RTUK has been criticized for losing its impartiality and serving as a censorship instrument to intimidate the media. It recently imposed a five-day broadcasting suspension on Halk TV, which is affiliated with the CHP, and Tele 1.

“The government’s strong control and censorship over the media has prevented voters from having access to different viewpoints and allowed the ruling elites to frame and even manipulate the public debate in an attempt to protect themselves from criticism,” Esen added.

RTUK fined Haberturk TV station for airing remarks from an opposition politician criticizing a Qatari investment in Turkish military tank production. The fine was justified on the basis of “preserving the integrity of the state.”

A TV channel risks losing its broadcasting license if it is sanctioned three times for the same provision within a year.

“The media's subordination to pro-government actors was a consequence of the breakdown of Turkish democracy and the transition to a competitive authoritarian regime under the ruling Justice and Development Party’s (AKP) rule,” Esen said. “A lack of independent media organs make the transition to a democratic regime all the more difficult.”
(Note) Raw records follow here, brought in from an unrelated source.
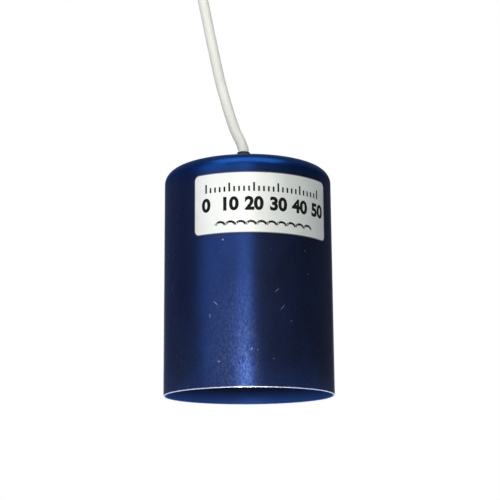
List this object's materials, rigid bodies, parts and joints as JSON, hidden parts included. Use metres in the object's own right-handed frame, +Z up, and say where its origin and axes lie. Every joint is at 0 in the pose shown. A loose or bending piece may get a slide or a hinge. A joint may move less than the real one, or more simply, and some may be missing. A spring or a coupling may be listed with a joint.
{
  "type": "submersible well probe",
  "caption": "Submersible well probe: a thin-walled metal bell, open at the bottom, hung on a signal cable that leaves through a gland in its crown.",
  "frame": {"origin": "centre of the bell's rim, on the surface that the rim stands on", "axes": "+Z up along the bell's axis from its open mouth to its crown, -Y towards the viewer and the label"},
  "size_m": [0.2217, 0.0737, 0.2174],
  "materials": {
    "bell": "dark blue anodised, satin, with fine length-wise speckle",
    "label": "matt silver foil label, print replaced by a plain scale",
    "rubber": "matt black",
    "gland_metal": "nickel plated, satin",
    "ballast": "galvanised",
    "housing": "black glass filled plastic",
    "stainless": "turned stainless steel",
    "cable_jacket": "ivory cable jacket",
    "core_brown": "brown wire insulation",
    "core_white": "white wire insulation",
    "core_green": "green wire insulation",
    "terminal": "green terminal block",
    "chip": "moulded black resin",
    "board": "green solder resist",
    "filter_bronze": "sintered bronze",
    "tie": "black nylon",
    "ferrule": "tinned copper"
  },
  "bodies": {
    "root": {"bell_housing": "bell", "label_plate": "label", "crown_washer": "rubber", "gland_nut": "gland_metal", "cable_seal": "rubber", "gland_body": "gland_metal", "inner_gasket": "rubber", "ballast_ring": "ballast", "sensor_housing": "housing", "lock_nut": "gland_metal", "cable_clamp": "stainless", "cable_inner": "cable_jacket", "core_wire_1": "core_brown", "core_wire_2": "core_white", "core_wire_3": "core_green", "terminal_block": "terminal", "amplifier_chip": "chip", "circuit_board": "board", "pressure_sensor": "stainless", "board_spacer": "housing", "sensor_cover": "housing", "cover_o_ring": "rubber", "port_filter": "filter_bronze", "cover_screw_1": "stainless", "cover_screw_2": "stainless", "cover_screw_3": "stainless", "cable_run": "cable_jacket", "cable_coil": "cable_jacket", "coil_tie_1": "tie", "coil_tie_2": "tie", "cable_tail": "cable_jacket", "tail_core_1": "core_brown", "tail_core_2": "core_white", "tail_core_3": "core_green", "ferrule_1": "ferrule", "ferrule_2": "ferrule", "ferrule_3": "ferrule"}
  },
  "joints": []
}
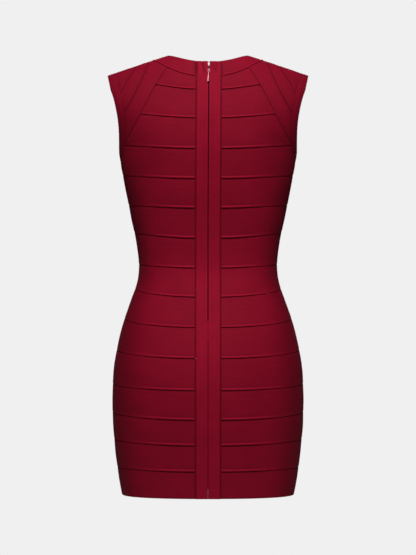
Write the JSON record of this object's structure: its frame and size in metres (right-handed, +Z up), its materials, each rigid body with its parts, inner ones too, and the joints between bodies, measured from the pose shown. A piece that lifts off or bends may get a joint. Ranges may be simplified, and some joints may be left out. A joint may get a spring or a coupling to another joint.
{
  "type": "bodycon dress",
  "caption": "Sleeveless bodycon mini dress of wide knitted bands, with a back zip, raglan shoulder bands and a round neck.",
  "frame": {"origin": "midway between the shoulders, at the height where they carry the dress", "axes": "+Z up along the worn dress, +Y the way the wearer faces, +X to the wearer's right"},
  "size_m": [0.3638, 0.2482, 0.7938],
  "materials": {
    "band_knit": "dense ribbed bandage knit with a soft satin sheen",
    "zip_tape": "matt woven tape",
    "zip_metal": "pale rose enamel"
  },
  "bodies": {
    "dress": {"back_band_01_left": "band_knit", "back_band_01_right": "band_knit", "back_band_02_left": "band_knit", "back_band_02_right": "band_knit", "back_band_03_left": "band_knit", "back_band_03_right": "band_knit", "back_band_04_left": "band_knit", "back_band_04_right": "band_knit", "back_band_05_left": "band_knit", "back_band_05_right": "band_knit", "back_band_06_left": "band_knit", "back_band_06_right": "band_knit", "back_band_07_left": "band_knit", "back_band_07_right": "band_knit", "back_band_08_left": "band_knit", "back_band_08_right": "band_knit", "back_band_09_left": "band_knit", "back_band_09_right": "band_knit", "back_band_10_left": "band_knit", "back_band_10_right": "band_knit", "back_band_11_left": "band_knit", "back_band_11_right": "band_knit", "back_band_12_left": "band_knit", "back_band_12_right": "band_knit", "back_band_13_left": "band_knit", "back_band_13_right": "band_knit", "back_band_14_left": "band_knit", "back_band_14_right": "band_knit", "back_band_15_left": "band_knit", "back_band_15_right": "band_knit", "front_band_03": "band_knit", "front_band_04": "band_knit", "front_band_05": "band_knit", "front_band_06": "band_knit", "front_band_07": "band_knit", "front_band_08": "band_knit", "front_band_09": "band_knit", "front_band_10": "band_knit", "front_band_11": "band_knit", "front_band_12": "band_knit", "front_band_13": "band_knit", "front_band_14": "band_knit", "front_band_15": "band_knit", "front_yoke_left": "band_knit", "front_yoke_right": "band_knit", "centre_strip_left": "band_knit", "centre_strip_right": "band_knit", "shoulder_band_inner_left": "band_knit", "shoulder_band_inner_right": "band_knit", "shoulder_band_middle_left": "band_knit", "shoulder_band_middle_right": "band_knit", "shoulder_band_outer_left": "band_knit", "shoulder_band_outer_right": "band_knit", "armhole_band_left": "band_knit", "armhole_band_right": "band_knit", "neckband": "band_knit", "zip_tape_left": "zip_tape", "zip_tape_right": "zip_tape", "zip_slider": "zip_metal"},
    "zip_pull": {"zip_pull": "zip_metal"}
  },
  "joints": [
    {"name": "pull_hinge", "type": "hinge", "parent": "dress", "child": "zip_pull", "pos_m": [0, -0.06447, -0.01557], "axis": [-1, 0, 0], "range_deg": [0, 170]}
  ]
}
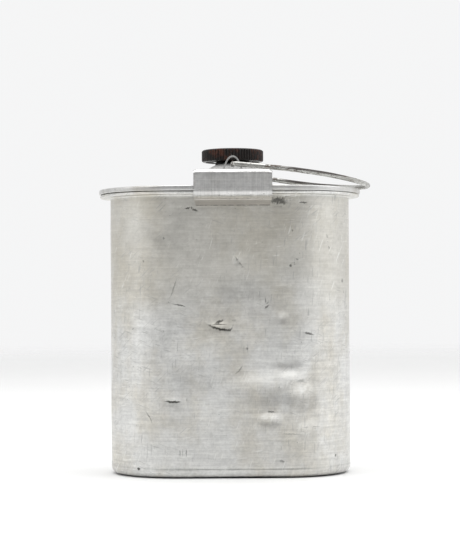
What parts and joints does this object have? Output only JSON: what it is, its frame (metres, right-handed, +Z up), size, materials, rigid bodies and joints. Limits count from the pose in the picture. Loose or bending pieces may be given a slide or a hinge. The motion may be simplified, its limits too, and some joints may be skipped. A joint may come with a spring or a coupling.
{
  "type": "nesting field canteen",
  "caption": "Oblong aluminium canteen: a flask nested in a pot, a yoke hooked under the rim, a wire bail and a screw stopper.",
  "frame": {"origin": "centre of the pot's flat base, on the surface it stands on", "axes": "+Z up along the neck, +X along the oblong plan towards the folded bail, -Y to the front"},
  "size_m": [0.1709, 0.1058, 0.2027],
  "materials": {
    "pot_aluminium": "worn, finely brushed, with scratches and dents",
    "flask_aluminium": "worn satin",
    "neck_aluminium": "turned",
    "yoke_aluminium": "bright rolled sheet, lightly scuffed",
    "bail_wire": "tarnished plated wire with dark spots",
    "bakelite": "dark brown mottled, dulled by handling",
    "black_rubber": "matte"
  },
  "bodies": {
    "vessels": {"pot": "pot_aluminium", "flask_body": "flask_aluminium", "flask_top": "flask_aluminium", "neck": "neck_aluminium"},
    "seal_ring": {"seal": "black_rubber"},
    "stopper_body": {"stopper": "bakelite"},
    "yoke_body": {"yoke": "yoke_aluminium", "ear_front": "yoke_aluminium", "ear_back": "yoke_aluminium"},
    "bail_body": {"bail": "bail_wire"}
  },
  "joints": [
    {"name": "stopper_lift", "type": "slide", "parent": "vessels", "child": "seal_ring", "axis": [0, 0, 1], "range_m": [0, 0.02]},
    {"name": "stopper_turn", "type": "hinge", "parent": "seal_ring", "child": "stopper_body", "pos_m": [0.002, 0, 0.195], "axis": [0, 0, 1], "range_deg": [0, 2400.5]},
    {"name": "yoke_slide", "type": "slide", "parent": "vessels", "child": "yoke_body", "axis": [1, 0, 0], "range_m": [0, 0.12]},
    {"name": "bail_swing", "type": "hinge", "parent": "yoke_body", "child": "bail_body", "pos_m": [0.002, 0, 0.1914], "axis": [0, -1, 0], "range_deg": [0, 164]}
  ],
  "couplings": [
    {"joint": "stopper_turn", "follows": "stopper_lift", "rad_per_m": 2094.4}
  ]
}
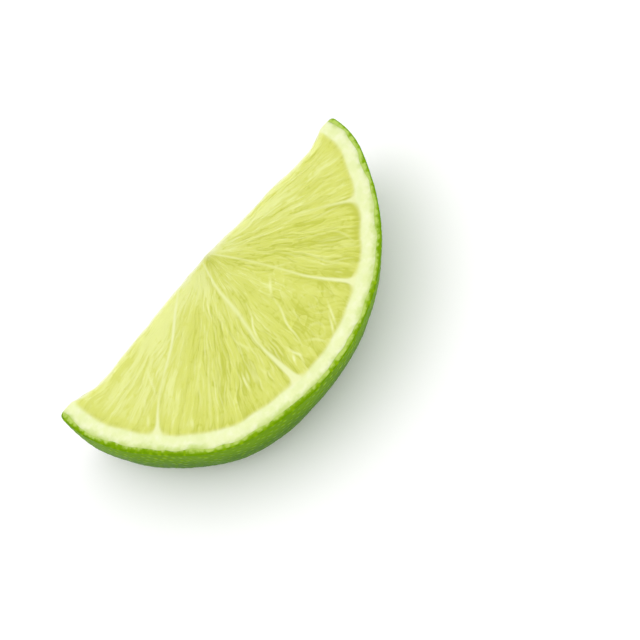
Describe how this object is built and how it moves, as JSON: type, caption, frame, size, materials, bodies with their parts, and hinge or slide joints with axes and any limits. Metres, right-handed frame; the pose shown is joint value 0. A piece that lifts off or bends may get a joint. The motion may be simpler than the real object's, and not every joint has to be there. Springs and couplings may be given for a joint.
{
  "type": "lime half slice",
  "caption": "Thick half slice of lime with green rind, pale pith and juicy yellow-green segments, lying on its back cut face.",
  "frame": {"origin": "on the plane of the back cut face, under the middle of the piece's box", "axes": "+Z out of the shown cut face, +X along the straight edge, -Y towards the curved rind"},
  "size_m": [0.0508, 0.0244, 0.0121],
  "materials": {
    "lime_flesh": "wet, translucent yellow-green juice sacs with pale membranes",
    "lime_pith": "soft, moist, pale yellow-white pith",
    "lime_rind": "waxy green rind, pebbled with lighter oil glands"
  },
  "bodies": {
    "root": {"half_slice": "lime_flesh"}
  },
  "joints": []
}
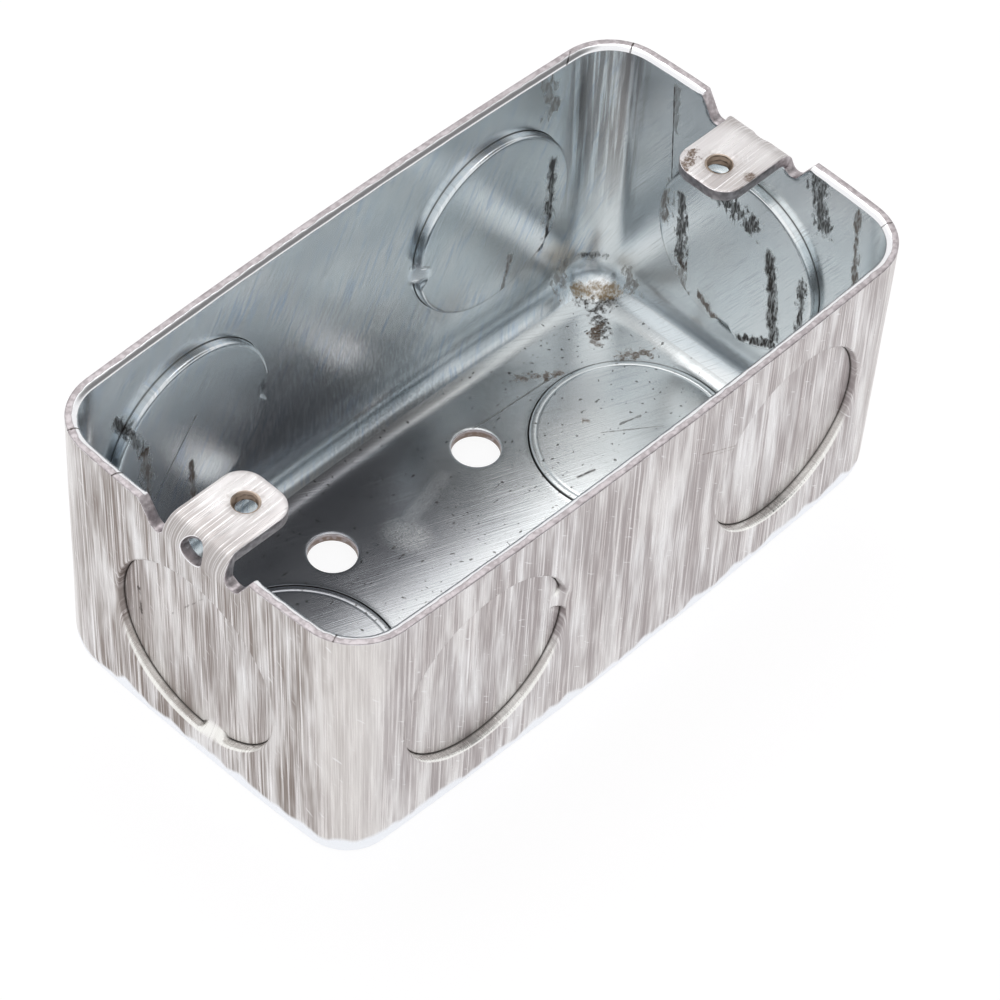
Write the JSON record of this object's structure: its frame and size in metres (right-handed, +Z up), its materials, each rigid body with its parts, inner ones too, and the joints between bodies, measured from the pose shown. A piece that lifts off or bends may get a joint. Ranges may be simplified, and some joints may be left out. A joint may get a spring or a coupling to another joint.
{
  "type": "switch box",
  "caption": "Deep drawn steel device box, open at the top, with folded tapped ears, floor screw holes and partly pushed-in round knockouts.",
  "frame": {"origin": "middle of the underside, where the flat bottom rests", "axes": "+X along the box towards one ear, +Y across it, +Z up towards the open rim"},
  "size_m": [0.1016, 0.0562, 0.045],
  "materials": {
    "zinc_steel": "zinc plated, drawn and scuffed"
  },
  "bodies": {
    "root": {"drawn_box": "zinc_steel"}
  },
  "joints": []
}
The leader of the breakaway DEVA Party Ali Babacan, who was Erdogan’s former economy tsar, also criticized the Olay TV shutdown.

He was a guest of the channel a day before it closed. Other outlets remain hesitant about inviting leaders of breakaway parties for fear of drawing government ire.

“This is the reflection of how press freedom is restricted in Turkey. Don't be afraid of talking, Turkey,” Babacan tweeted.

No government official has responded to the allegations of censorship.